The academic terms for moving up and down the socioeconomic ladder include “social mobility,” “income mobility,” and “economic mobility.” For our purposes today, we’ll just term the whole idea “mobility.”

Now, mobility is difficult to graph because there are many different ways of measuring it. Today, we’re looking at intergenerational mobility by household income from 1967-2000. The people in this data set were organized based on the income quintile of the population they were born into between 1967 and 1971.

The data collectors checked in with them regularly over the course of their life, and we can see in this graph how many people made it to the top 5% of the group sometime during 1994-2000. The 5% aren’t exactly the “rich” Herman Cain wants us to blame ourselves for not being, but they are comfortably upper middle class.

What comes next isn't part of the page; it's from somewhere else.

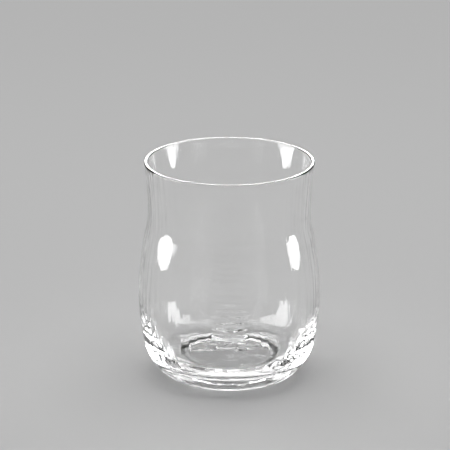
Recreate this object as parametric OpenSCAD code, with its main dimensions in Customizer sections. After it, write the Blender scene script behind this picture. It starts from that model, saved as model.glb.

If we truly operated in a meritocracy, we would expect the first five bars to all be about 5%. If everybody really has an equal shot at being rich, dependent only on their hard work, the rich should have as many people from the bottom quintile as from the top. As we can see, this is not the case; someone born into the bottom quintile had a roughly 1% chance of making it to the top, while someone already born into the top 5% had a better than 20% chance of being there again.

In other words, a person born at the top was 20 times more likely to stay there than a person at the bottom was likely to climb their way up. That doesn’t sound like a fair shot to me, and conservatives who say otherwise are selling a bag of goods. It’s time to call out our modern aristocracy for what it is.

Part Two

Above, we looked at how likely it was that someone would end up in the top 5%. That was one way of looking at social mobility in our country, but not the only way. The top 5%, after all, is a pretty elite place to be, and it’s understandable that there could be some pretty significant barriers to getting in if that isn’t where you started.

What about just plain moving up the ladder? Well, take a look at the graph.

(Data from the Panel Study of Income Dynamics as analyzed by Tom Hertz of American University)

This graph shows how likely it is that somebody ends up in the bottom 20% based on what group they were born into. As we can see, the people most likely to end up in the bottom 20% are…the bottom 20%.

Indeed, more than 4 out of every 10 people born into the bottom quintile stay in the bottom quintile. I can think of a lot of different terms for what this is, but “mobile” isn’t one of them.

As a reminder, if we actually lived in a society where people moved up and down based solely on their personal characteristics (and if those characteristics were distributed equally among children at birth), each of those first five bars should be somewhere around 20%. Something is clearly not working right.

There’s not a lot of lifting by the bootstraps going on here, perhaps because there’s a shortage of bootstraps. Our responsibility as a society is to identify and remedy those systemic failures of opportunity that help the rich stay rich and pressure the poor to stay poor.

I have a hard time believing that someone born into the bottom quintile is, by their nature, seven times lazier or duller than someone born into the top quintile. The system itself is not working as conservatives would have us believe. It’s time to change that.